Baked potatoes suffocate under generous scoops of whipped butter and sour cream. All dinners include the soup du jour or an unimpressive salad, as well as a gigantic, oar-sized plank of buttered garlic toast.
Almost all of the appetizers are deep-fried and served on metal skillets. Most—like the fried shrimp, fried clams, boneless Buffalo chicken and fried zucchini—won’t be any different from what you’d find at any other place. But their mushrooms are something else entirely, sautéed with onions and finished with a splash of beef jus. It would be easy enough to consume by itself, but I’d save some to complement one of Hungry Bear’s “Sizzling Steaks.”
The restaurant prefaces the list of beefy choices with a puzzling disclaimer: “Not responsible for steaks cooked over medium.”
In any case, you shouldn’t expect Mastro’s or Ruth’s Chris-quality cuts. With prices that mostly hover around $11, the steaks here aren’t fancy, but they’re still tender enough for dentures and full-flavored enough not to require the A1 the waitstaff will offer you.
Served on a heated metal plate, the rib eye is the thickest—and most expensive at $16.25. Except for patches of browning where meat met griddle, it’s as pallid and soft as a veal chop. The filet mignon is thoroughly brown and cuts with a fork. You can have it plain or wrapped in crispy bacon. I suggest the latter: If you’re going to have a steak here, you might as well have it covered in pork.
If fruit is more your persuasion, there’s the teriyaki-beef kebab, which has pineapple pieces skewered and smooshed between marinated hunks of meat. They give you a side of their house teriyaki for dipping, but the fact that it tastes more like soy sauce sweetened with sugar shouldn’t be surprising.

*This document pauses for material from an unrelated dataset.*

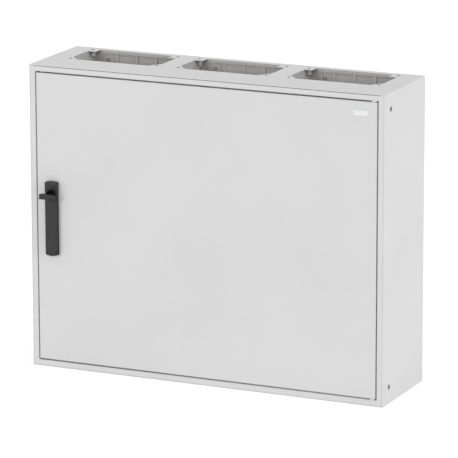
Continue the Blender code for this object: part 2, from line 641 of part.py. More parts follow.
def lever():
    """The swing lever: a slim arm whose upper end curls outwards into a finger lip.

    The back of the lower end slopes away so that the lever can tilt on its pin, and a slot there
    holds the tongue of the spindle.
    """
    half = HANDLE_WIDTH / 2
    face = HANDLE_THICKNESS
    root = LEVER_END - LIP_ROOT
    side = [(out(LEVER_BACK), TURN_Z - SEAT), (out(face - NOSE_THICKNESS), HANDLE_LOW),
            (out(face - NOSE_THICKNESS / 2), HANDLE_LOW), (out(face), HANDLE_LOW + NOSE_THICKNESS),
            (out(face), root)]
    tip_low = LEVER_END + LIP_RISE - LIP_TIP
    reach = LIP_REACH - face
    for i in range(1, LIP_STEPS + 1):
        turn = math.pi / 2 * i / LIP_STEPS
        side.append((out(face + reach * (1 - math.cos(turn))), root + (tip_low - root) * math.sin(turn)))
    for i in range(LIP_STEPS + 1):
        t = 1 - i / LIP_STEPS
        side.append((out(face + reach * t), LEVER_END + LIP_RISE * t ** LIP_CURVE))
    side.append((out(LEVER_BACK), LEVER_END))
    made = prism("lever", side, "x", HANDLE_X - half, HANDLE_X + half, PLASTIC)
    front = handle_outline(half, HANDLE_LOW, LEVER_END + LIP_RISE, HANDLE_CROWN, 0)
    taper = [(x, z) for x, z in front if z < HEIGHT / 2]
    lip = LIP_WIDTH / 2
    top = LEVER_END + LIP_RISE + SEAT
    taper += [(HANDLE_X + half, root), (HANDLE_X + lip, LEVER_END + SEAT),
              (HANDLE_X + lip, top - LIP_CORNER_Z),
              (HANDLE_X + lip - LIP_CORNER_X, top), (HANDLE_X - lip + LIP_CORNER_X, top),
              (HANDLE_X - lip, top - LIP_CORNER_Z),
              (HANDLE_X - lip, LEVER_END + SEAT), (HANDLE_X - half, root)]
    boolean(made, prism("front", taper, "y", out(2 * LIP_REACH), depth(face)), "INTERSECT")
    slot = TONGUE_WIDTH / 2 + RUNNING_GAP
    cut(made, box("slot", (HANDLE_X - slot, HANDLE_X + slot), (out(face - SLOT_SKIN), depth(face)),
                  (HANDLE_LOW - face, TURN_Z + SLOT_ABOVE_PIN)))
    bore = circle(out(LIFT_OUT), TURN_Z, LEVER_PIN_RADIUS + SEAT, 16)
    cut(made, prism("bore", bore, "x", HANDLE_X - half - SHEET, HANDLE_X + half + SHEET))
    return made


def lever_pin():
    """The pin that the lever tilts on."""
    half = HANDLE_WIDTH / 2 - SHEET
    pin = prism("lever_pin", circle(out(LIFT_OUT), TURN_Z, LEVER_PIN_RADIUS, 16), "x",
                HANDLE_X - half, HANDLE_X + half, STEEL)
    return smooth(pin)


def spindle():
    """The spindle: a tongue for the lever, a round shaft through the door and a journal for the pinion."""
    shaft_back = ROD_FRONT - RUNNING_GAP
    body = prism("spindle", circle(HANDLE_X, TURN_Z, SPINDLE_RADIUS), "y", out(BASE_FRONT),
                 depth(shaft_back), STEEL)
    journal_back = ROD_FRONT + ROD_THICKNESS + 2 * RUNNING_GAP + LOCK_WALL
    journal = prism("journal", circle(HANDLE_X, TURN_Z, JOURNAL_RADIUS, 16), "y", depth(shaft_back - SHEET),
                    depth(journal_back))
    join(body, journal)
    half = TONGUE_WIDTH / 2
    radius = TONGUE_RADIUS
    eye = [(out(BASE_FRONT - SHEET), TURN_Z + radius), (out(BASE_FRONT - SHEET), TURN_Z - radius)]
    for i in range(11):
        turn = -math.pi / 2 + math.pi * i / 10
        eye.append((out(LIFT_OUT + radius * math.cos(turn)), TURN_Z + radius * math.sin(turn)))
    join(body, prism("tongue", eye, "x", HANDLE_X - half, HANDLE_X + half))
    bore = circle(out(LIFT_OUT), TURN_Z, LEVER_PIN_RADIUS + SEAT, 16)
    cut(body, prism("bore", bore, "x", HANDLE_X - 2 * half, HANDLE_X + 2 * half))
    return smooth(body)


def pinion():
    """The small gear on the spindle's journal that drives both rods."""
    root = GEAR_RADIUS - GEAR_MODULE * GEAR_ROOT
    tip = GEAR_RADIUS + GEAR_MODULE * GEAR_TIP
    pitch = 2 * math.pi / GEAR_TEETH
    at_root, at_tip = GEAR_FLANKS
    outline = []
    for i in range(GEAR_TEETH):
        middle = (i + 0.5) * pitch
        for radius, share in ((root, -at_root), (tip, -at_tip), (tip, at_tip), (root, at_root)):
            turn = middle + share * pitch
            outline.append((HANDLE_X + radius * math.cos(turn), TURN_Z + radius * math.sin(turn)))
    gear = prism("lock_pinion", outline, "y", depth(ROD_FRONT), depth(ROD_FRONT + ROD_THICKNESS), STEEL)
    bore = circle(HANDLE_X, TURN_Z, JOURNAL_RADIUS + SEAT, 16)
    return cut(gear, prism("bore", bore, "y", depth(0), depth(DEPTH)))


def rod(end):
    """A flat locking rod: a rack beside the pinion, and a bar that reaches towards the frame."""
    sign = 1 if end == "upper" else -1
    inner = HANDLE_X + sign * ROD_OFFSET
    outer = inner + sign * ROD_WIDTH
    tip = HEIGHT - FRAME_GUTTER - ROD_SHORT if end == "upper" else FRAME_GUTTER + ROD_SHORT
    tail = TURN_Z - sign * RACK_LENGTH
    bar = box("locking_rod_" + end, (min(inner, outer), max(inner, outer)),
              (depth(ROD_FRONT), depth(ROD_FRONT + ROD_THICKNESS)), (min(tip, tail), max(tip, tail)), ZINC)
    pitch = math.pi * GEAR_MODULE
    tooth_tip = HANDLE_X + sign * (GEAR_RADIUS - GEAR_MODULE * RACK_TIP)
    at_root, at_tip = [share * pitch for share in RACK_FLANKS]
    for i in range(RACK_TEETH):
        z = TURN_Z + (i - (RACK_TEETH - 1) / 2) * pitch
        middle = outer - sign * ROD_WIDTH / 2
        tooth = [(middle, z - at_root), (inner, z - at_root), (tooth_tip, z - at_tip),
                 (tooth_tip, z + at_tip), (inner, z + at_root), (middle, z + at_root)]
        join(bar, prism("tooth", tooth, "y", depth(ROD_FRONT), depth(ROD_FRONT + ROD_THICKNESS)))
    return bar


def lock_case():
    """A channel over the pinion, open at both ends for the rods, with a bearing hole in its back."""
    wall = LOCK_HALF_WIDTH
    half = wall - LOCK_WALL
    front = depth(SHEET + SEAT)
    inside = depth(ROD_FRONT + ROD_THICKNESS + RUNNING_GAP)
    back = inside + LOCK_WALL
    x = HANDLE_X
    outline = [(x - wall, front), (x - half, front), (x - half, inside), (x + half, inside),
               (x + half, front), (x + wall, front), (x + wall, back), (x - wall, back)]
    case = prism("lock_case", outline, "z", TURN_Z - LOCK_HALF_LENGTH, TURN_Z + LOCK_HALF_LENGTH, ZINC)
    bearing = circle(HANDLE_X, TURN_Z, JOURNAL_RADIUS + SEAT, 16)
    return cut(case, prism("bearing", bearing, "y", inside - SHEET, back + SHEET))


def rod_guide(end):
    """A bridge on the door that one rod slides through."""
    sign = 1 if end == "upper" else -1
    middle = HANDLE_X + sign * (ROD_OFFSET + ROD_WIDTH / 2)
    z = HEIGHT - GUIDE_FROM_END if end == "upper" else GUIDE_FROM_END
    half = ROD_WIDTH / 2 + RUNNING_GAP
    guide = box("rod_guide_" + end, (middle - half - LOCK_WALL, middle + half + LOCK_WALL),
                (depth(SHEET + SEAT), depth(ROD_FRONT + ROD_THICKNESS + RUNNING_GAP + LOCK_WALL)),
                (z - GUIDE_LENGTH / 2, z + GUIDE_LENGTH / 2), PLASTIC)
    return cut(guide, box("way", (middle - half, middle + half),
                          (depth(ROD_FRONT - RUNNING_GAP), depth(ROD_FRONT + ROD_THICKNESS + RUNNING_GAP)),
                          (z - GUIDE_LENGTH, z + GUIDE_LENGTH)))


# ---- assembly ----------------------------------------------------------------------------------------
def build():
    """Make every piece and hang the moving ones on their joint axes."""
    for side in ("left", "right"):
        side_panel(side)
        mounting_post(side)
        for end in ("lower", "upper"):
            side_screw(side, end)
    end_panel("top_panel", HEIGHT - SHEET)
    end_panel("base_panel", 0)
    rear_panel()
    front_frame()
    for index in range(ENTRY_COUNT):
        flange_collar(index)
        flange_plate(index)
        flange_screws(index)
    for row in range(RAIL_ROWS):
        din_rail(row)
    earth_bar()
    door_buffer()
    door_pieces = [door_panel(), door_gasket(), door_stiffener(), label_plate(), handle_base(), lock_case()]
    for end in ("lower", "upper"):
        bracket, pin, block = hinge_parts(end)
        door_pieces += [block, rod_guide(end)]
    lever_axis = carried_by([lever(), lever_pin()], "lever_axis", (HANDLE_X, out(LIFT_OUT), TURN_Z))
    spindle_axis = carried_by([spindle(), pinion(), lever_axis], "spindle_axis", (HANDLE_X, FRONT, TURN_Z))
    rods = [rod("lower"), rod("upper")]
    carried_by(door_pieces + rods + [spindle_axis], "door_axis", (HINGE_X, depth(HINGE_DEPTH), 0))


build()
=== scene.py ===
"""Finishes of a wall-mounted switchboard cabinet: powder-coated sheet steel, a moulded lever lock and ribbed
entry collars.  Metres, +Z up, the door faces -Y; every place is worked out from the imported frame."""
import json
import math

import bmesh
import bpy
import numpy as np
from mathutils import Matrix, Vector


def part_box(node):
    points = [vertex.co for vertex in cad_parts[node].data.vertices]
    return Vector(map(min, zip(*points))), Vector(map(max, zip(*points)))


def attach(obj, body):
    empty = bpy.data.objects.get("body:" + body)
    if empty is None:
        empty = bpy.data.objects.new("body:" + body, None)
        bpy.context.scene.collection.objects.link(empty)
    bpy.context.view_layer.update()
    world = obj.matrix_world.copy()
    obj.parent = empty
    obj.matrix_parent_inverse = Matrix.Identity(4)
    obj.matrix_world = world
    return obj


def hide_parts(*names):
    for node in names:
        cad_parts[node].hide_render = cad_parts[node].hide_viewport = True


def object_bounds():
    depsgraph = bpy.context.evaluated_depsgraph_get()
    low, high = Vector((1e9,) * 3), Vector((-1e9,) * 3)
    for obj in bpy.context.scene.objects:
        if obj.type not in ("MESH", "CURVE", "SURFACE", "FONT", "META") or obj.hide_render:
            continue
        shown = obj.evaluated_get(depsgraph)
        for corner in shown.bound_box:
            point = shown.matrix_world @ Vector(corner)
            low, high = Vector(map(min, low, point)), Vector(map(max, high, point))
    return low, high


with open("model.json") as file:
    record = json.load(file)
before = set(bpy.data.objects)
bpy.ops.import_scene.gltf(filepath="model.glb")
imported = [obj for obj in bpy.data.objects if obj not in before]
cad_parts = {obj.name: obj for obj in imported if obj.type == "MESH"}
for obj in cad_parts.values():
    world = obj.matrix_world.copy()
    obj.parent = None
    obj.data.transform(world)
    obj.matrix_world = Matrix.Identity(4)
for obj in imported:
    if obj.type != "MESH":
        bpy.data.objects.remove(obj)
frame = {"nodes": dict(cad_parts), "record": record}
cad_low, cad_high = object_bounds()

MM = 0.001
SLOT_OF = {row["node"]: row["material_slot"] for row in frame["record"]["subparts"]}


# ---- places from the frame ---------------------------------------------------------------------------
def span(node):
    """The lowest and highest corner of a CAD node as two numpy arrays."""
    low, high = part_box(node)
    return np.array(low), np.array(high)


BASE_LOW, BASE_HIGH = span("handle_base")
LEVER_LOW, LEVER_HIGH = span("lever")
FRONT = span("door_panel")[0][1]
BODY_LEFT = -span("side_panel_right")[1][0]

# ---- sheet metal and fixings: sizes ------------------------------------------------------------------
DOOR_EDGE = 0.25 * MM       # radii of the folded and cut edges
FRAME_EDGE = 0.2 * MM
SHELL_EDGE = 0.25 * MM
SAME_POINT = 1e-6           # points nearer than this are one
FLAT_ANGLE = 1              # degrees; faces that meet at less lie in one plane
FOLD_ANGLE = 40             # degrees; edges that turn by more are rounded
SCREW_EDGE = 0.25 * MM
SOCKET_RADIUS = 2.1 * MM    # to the corners of a screw's hexagon socket
SOCKET_EDGE = 0.1 * MM
SOCKET_DEPTH = 0.9 * MM
PLUG_FLANGE = 1.4           # a plug's flange is this many times as wide as its head
PLUG_PROUD = 1.65 * MM      # how far the head stands past the flange
PLUG_EDGE = 0.3 * MM
PLUG_RIM = 1.0 * MM         # from the head's outside to the inner edge of its rim
PLUG_SLOPE = 0.4 * MM       # the dish first falls by this much, over the same distance
PLUG_DISH = 0.5 * MM        # depth of its middle
PLUG_MIDDLE = 0.8 * MM      # radius of the flat there
PIN_EDGE = 0.35             # share of a pin's radius that its end rounding takes
LABEL_CORNER = 1.2 * MM
LABEL_EDGE = 0.12 * MM
FOAM_HALF = 5.0 * MM        # half the width of the gasket's section
FOAM_CORNER = 12 * MM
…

Their baby-back ribs, on the other hand, will be. It’s got a nice crusty char, falls apart if you breathe on it, and is 10 times better than most baby backs I’ve had in actual barbecue joints. You’ll need to muster every ounce of self-control to not finish the whole rack in one sitting.
Same goes for their fried chicken. A serving comes with half the bird disassembled into four parts (wing, thigh, breast and drumstick). Each piece is dusted with nothing more than flour and deep-fried with precision. The result is glorious and greaseless.
Without a heavy batter insulating it from the oil, the skin transforms into an unbelievably crunchy, chicken-flavored, kettle-cooked chip. The meat beneath is moist and tangy, most likely because of brining or a long soak in buttermilk. Once you’ve had it, you won’t bother with their country-fried breast of chicken, which is nicely done and smothered in gravy, but lacking in comparison.
The rest of the menu is populated by burgers, sandwiches, fish, seafood and even an itty-bitty section titled “For the Diet Conscious,” which offers a reprieve of cottage cheese, tomatoes, fruit or steamed vegetables as substitutes for their potatoes.
But who are you kidding? Even if you take them up on it, you’ll still want a dessert of homemade apple pie, served heated with a humongous helping of ice cream. You’ll know you overdid it when the teddy bears above you are replaced by angels.